START COLLECTED DATA

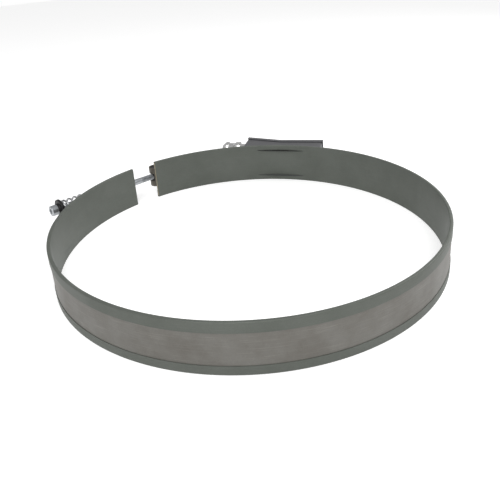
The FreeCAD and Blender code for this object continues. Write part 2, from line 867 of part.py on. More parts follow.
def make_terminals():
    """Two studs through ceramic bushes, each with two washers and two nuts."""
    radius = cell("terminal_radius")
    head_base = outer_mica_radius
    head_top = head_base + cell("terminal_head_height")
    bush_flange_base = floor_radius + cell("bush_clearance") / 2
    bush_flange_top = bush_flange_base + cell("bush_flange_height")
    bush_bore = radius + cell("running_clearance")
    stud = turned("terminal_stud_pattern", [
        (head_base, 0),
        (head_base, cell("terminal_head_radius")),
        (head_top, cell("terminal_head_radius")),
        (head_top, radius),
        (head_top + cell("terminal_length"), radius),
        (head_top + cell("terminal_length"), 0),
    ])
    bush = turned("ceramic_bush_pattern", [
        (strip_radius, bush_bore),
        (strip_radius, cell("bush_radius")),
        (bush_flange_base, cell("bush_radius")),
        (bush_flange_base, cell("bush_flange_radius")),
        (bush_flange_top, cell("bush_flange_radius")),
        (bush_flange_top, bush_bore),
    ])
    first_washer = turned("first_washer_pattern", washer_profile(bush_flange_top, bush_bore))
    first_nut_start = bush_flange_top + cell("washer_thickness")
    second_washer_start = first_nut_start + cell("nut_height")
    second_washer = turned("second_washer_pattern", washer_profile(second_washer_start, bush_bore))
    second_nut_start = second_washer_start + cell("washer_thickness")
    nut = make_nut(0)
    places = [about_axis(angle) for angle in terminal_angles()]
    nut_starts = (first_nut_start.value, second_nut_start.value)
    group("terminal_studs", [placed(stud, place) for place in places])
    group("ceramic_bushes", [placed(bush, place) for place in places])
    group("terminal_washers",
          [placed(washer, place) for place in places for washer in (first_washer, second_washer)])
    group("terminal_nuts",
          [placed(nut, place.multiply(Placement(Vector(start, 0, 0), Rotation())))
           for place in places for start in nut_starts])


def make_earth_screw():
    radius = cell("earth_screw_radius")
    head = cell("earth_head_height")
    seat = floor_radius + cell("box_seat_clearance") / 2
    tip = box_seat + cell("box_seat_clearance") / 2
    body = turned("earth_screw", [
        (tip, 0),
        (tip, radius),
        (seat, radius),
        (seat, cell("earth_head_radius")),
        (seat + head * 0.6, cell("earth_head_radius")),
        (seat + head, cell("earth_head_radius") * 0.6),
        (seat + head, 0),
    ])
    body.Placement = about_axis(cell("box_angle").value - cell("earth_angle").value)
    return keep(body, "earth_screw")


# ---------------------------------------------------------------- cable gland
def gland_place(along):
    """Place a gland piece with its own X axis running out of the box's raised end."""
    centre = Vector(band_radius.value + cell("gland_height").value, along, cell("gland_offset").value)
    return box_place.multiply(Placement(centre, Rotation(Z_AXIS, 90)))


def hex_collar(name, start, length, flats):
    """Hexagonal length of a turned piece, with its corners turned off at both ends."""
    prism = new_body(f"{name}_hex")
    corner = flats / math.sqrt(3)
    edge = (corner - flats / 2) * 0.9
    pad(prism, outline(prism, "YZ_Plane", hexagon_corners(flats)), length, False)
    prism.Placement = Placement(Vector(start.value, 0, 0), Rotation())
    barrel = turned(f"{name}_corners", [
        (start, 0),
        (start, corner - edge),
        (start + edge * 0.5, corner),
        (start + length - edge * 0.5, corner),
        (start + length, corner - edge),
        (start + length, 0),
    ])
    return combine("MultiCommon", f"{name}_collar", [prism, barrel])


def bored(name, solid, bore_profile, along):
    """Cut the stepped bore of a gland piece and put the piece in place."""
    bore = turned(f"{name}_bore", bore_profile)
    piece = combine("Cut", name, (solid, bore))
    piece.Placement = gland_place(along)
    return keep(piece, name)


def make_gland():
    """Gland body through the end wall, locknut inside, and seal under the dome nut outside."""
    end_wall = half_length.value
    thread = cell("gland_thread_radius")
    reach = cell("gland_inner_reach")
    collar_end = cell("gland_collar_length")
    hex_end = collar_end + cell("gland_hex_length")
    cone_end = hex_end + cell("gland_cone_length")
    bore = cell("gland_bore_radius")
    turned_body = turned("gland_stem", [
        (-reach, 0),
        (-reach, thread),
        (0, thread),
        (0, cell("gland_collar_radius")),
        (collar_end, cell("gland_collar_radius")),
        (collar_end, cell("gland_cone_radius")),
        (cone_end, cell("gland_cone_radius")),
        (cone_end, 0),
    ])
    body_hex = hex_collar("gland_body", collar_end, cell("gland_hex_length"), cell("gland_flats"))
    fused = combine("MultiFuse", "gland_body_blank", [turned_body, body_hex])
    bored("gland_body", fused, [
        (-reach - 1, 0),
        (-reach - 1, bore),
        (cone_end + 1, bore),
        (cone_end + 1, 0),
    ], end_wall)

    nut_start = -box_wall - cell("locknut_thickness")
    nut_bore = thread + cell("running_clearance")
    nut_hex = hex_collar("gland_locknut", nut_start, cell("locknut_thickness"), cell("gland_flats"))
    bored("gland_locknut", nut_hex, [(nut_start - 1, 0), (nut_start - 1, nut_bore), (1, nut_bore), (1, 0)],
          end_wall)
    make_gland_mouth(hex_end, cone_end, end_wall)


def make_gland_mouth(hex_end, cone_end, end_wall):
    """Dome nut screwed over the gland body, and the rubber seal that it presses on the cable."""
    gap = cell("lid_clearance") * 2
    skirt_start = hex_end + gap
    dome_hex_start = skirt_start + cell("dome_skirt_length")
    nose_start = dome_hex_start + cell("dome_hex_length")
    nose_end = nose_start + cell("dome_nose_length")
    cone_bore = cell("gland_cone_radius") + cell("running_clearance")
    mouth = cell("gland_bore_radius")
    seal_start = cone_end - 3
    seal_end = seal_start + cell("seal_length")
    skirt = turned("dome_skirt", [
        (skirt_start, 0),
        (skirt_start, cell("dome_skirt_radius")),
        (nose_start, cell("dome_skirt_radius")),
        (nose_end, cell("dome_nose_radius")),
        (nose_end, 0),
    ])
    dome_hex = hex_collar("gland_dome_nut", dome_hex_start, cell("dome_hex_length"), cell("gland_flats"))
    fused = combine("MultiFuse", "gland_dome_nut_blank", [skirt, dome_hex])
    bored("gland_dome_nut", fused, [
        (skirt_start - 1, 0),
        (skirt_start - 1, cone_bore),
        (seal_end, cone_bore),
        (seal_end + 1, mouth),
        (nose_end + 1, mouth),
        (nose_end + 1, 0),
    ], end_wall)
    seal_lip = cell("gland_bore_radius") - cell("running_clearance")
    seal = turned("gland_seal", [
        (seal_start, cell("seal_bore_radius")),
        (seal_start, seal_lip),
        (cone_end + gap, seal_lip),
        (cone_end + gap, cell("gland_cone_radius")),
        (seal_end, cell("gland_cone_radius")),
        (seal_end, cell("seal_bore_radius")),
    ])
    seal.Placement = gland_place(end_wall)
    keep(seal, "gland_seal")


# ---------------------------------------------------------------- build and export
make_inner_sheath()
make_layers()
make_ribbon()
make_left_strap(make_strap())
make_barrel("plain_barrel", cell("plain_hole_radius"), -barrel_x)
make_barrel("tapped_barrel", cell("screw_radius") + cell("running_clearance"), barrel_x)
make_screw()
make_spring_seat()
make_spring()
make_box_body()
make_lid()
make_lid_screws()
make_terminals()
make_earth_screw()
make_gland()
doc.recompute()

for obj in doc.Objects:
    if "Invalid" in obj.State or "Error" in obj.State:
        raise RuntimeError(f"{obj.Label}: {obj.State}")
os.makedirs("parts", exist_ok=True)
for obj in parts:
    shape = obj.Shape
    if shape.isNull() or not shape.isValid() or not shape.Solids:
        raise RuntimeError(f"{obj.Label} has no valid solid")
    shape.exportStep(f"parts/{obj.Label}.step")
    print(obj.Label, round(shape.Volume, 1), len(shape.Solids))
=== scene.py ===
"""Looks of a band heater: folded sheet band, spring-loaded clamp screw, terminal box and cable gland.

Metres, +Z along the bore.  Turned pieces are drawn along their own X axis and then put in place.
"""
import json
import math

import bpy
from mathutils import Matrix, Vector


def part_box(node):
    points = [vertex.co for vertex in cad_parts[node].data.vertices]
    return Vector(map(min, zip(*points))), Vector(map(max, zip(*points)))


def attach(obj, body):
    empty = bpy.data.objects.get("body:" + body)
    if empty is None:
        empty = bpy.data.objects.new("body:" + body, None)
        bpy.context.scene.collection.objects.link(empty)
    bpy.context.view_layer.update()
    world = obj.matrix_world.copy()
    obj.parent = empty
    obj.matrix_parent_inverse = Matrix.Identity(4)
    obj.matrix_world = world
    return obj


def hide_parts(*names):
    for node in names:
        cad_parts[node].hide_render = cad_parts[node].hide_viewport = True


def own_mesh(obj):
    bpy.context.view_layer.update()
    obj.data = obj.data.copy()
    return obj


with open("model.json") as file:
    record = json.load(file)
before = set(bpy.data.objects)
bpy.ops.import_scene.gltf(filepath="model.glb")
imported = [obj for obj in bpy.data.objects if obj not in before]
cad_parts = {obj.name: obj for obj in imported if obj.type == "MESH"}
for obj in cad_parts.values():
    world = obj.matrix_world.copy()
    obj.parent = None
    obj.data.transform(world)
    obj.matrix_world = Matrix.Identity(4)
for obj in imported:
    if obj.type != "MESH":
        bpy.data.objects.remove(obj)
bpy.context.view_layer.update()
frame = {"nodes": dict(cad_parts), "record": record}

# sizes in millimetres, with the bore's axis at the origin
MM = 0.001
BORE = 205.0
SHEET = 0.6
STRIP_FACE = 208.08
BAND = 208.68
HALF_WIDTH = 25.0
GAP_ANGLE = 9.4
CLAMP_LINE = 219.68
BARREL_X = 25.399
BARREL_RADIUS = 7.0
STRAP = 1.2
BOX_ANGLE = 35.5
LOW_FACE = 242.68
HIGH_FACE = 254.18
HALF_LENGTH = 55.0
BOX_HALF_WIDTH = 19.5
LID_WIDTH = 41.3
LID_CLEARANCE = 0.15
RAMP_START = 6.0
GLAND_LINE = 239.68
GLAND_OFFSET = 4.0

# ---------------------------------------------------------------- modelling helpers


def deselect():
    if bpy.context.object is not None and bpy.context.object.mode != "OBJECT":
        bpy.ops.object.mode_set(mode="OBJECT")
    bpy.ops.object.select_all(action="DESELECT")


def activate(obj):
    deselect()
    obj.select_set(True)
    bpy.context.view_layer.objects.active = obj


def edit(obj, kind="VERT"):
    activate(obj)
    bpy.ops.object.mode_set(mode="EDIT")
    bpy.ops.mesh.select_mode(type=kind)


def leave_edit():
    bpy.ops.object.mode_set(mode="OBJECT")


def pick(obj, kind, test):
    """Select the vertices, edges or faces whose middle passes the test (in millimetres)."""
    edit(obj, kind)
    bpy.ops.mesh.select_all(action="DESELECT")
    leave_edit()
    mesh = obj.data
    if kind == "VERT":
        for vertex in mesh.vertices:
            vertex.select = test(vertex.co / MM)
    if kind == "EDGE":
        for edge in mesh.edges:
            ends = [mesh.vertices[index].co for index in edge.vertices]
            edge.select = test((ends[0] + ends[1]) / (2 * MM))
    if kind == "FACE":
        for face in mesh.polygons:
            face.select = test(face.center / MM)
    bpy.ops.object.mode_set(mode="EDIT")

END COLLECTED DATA

§ **TASK BRIEF**: Return nothing but the lines running from the line with "make_spring_seat()" through the line with "bpy.context.scene.collection.objects.link(empty)", exactly as they appear.

§ **ANSWER BELOW**:
make_spring_seat()
make_spring()
make_box_body()
make_lid()
make_lid_screws()
make_terminals()
make_earth_screw()
make_gland()
doc.recompute()

for obj in doc.Objects:
    if "Invalid" in obj.State or "Error" in obj.State:
        raise RuntimeError(f"{obj.Label}: {obj.State}")
os.makedirs("parts", exist_ok=True)
for obj in parts:
    shape = obj.Shape
    if shape.isNull() or not shape.isValid() or not shape.Solids:
        raise RuntimeError(f"{obj.Label} has no valid solid")
    shape.exportStep(f"parts/{obj.Label}.step")
    print(obj.Label, round(shape.Volume, 1), len(shape.Solids))
=== scene.py ===
"""Looks of a band heater: folded sheet band, spring-loaded clamp screw, terminal box and cable gland.

Metres, +Z along the bore.  Turned pieces are drawn along their own X axis and then put in place.
"""
import json
import math

import bpy
from mathutils import Matrix, Vector


def part_box(node):
    points = [vertex.co for vertex in cad_parts[node].data.vertices]
    return Vector(map(min, zip(*points))), Vector(map(max, zip(*points)))


def attach(obj, body):
    empty = bpy.data.objects.get("body:" + body)
    if empty is None:
        empty = bpy.data.objects.new("body:" + body, None)
        bpy.context.scene.collection.objects.link(empty)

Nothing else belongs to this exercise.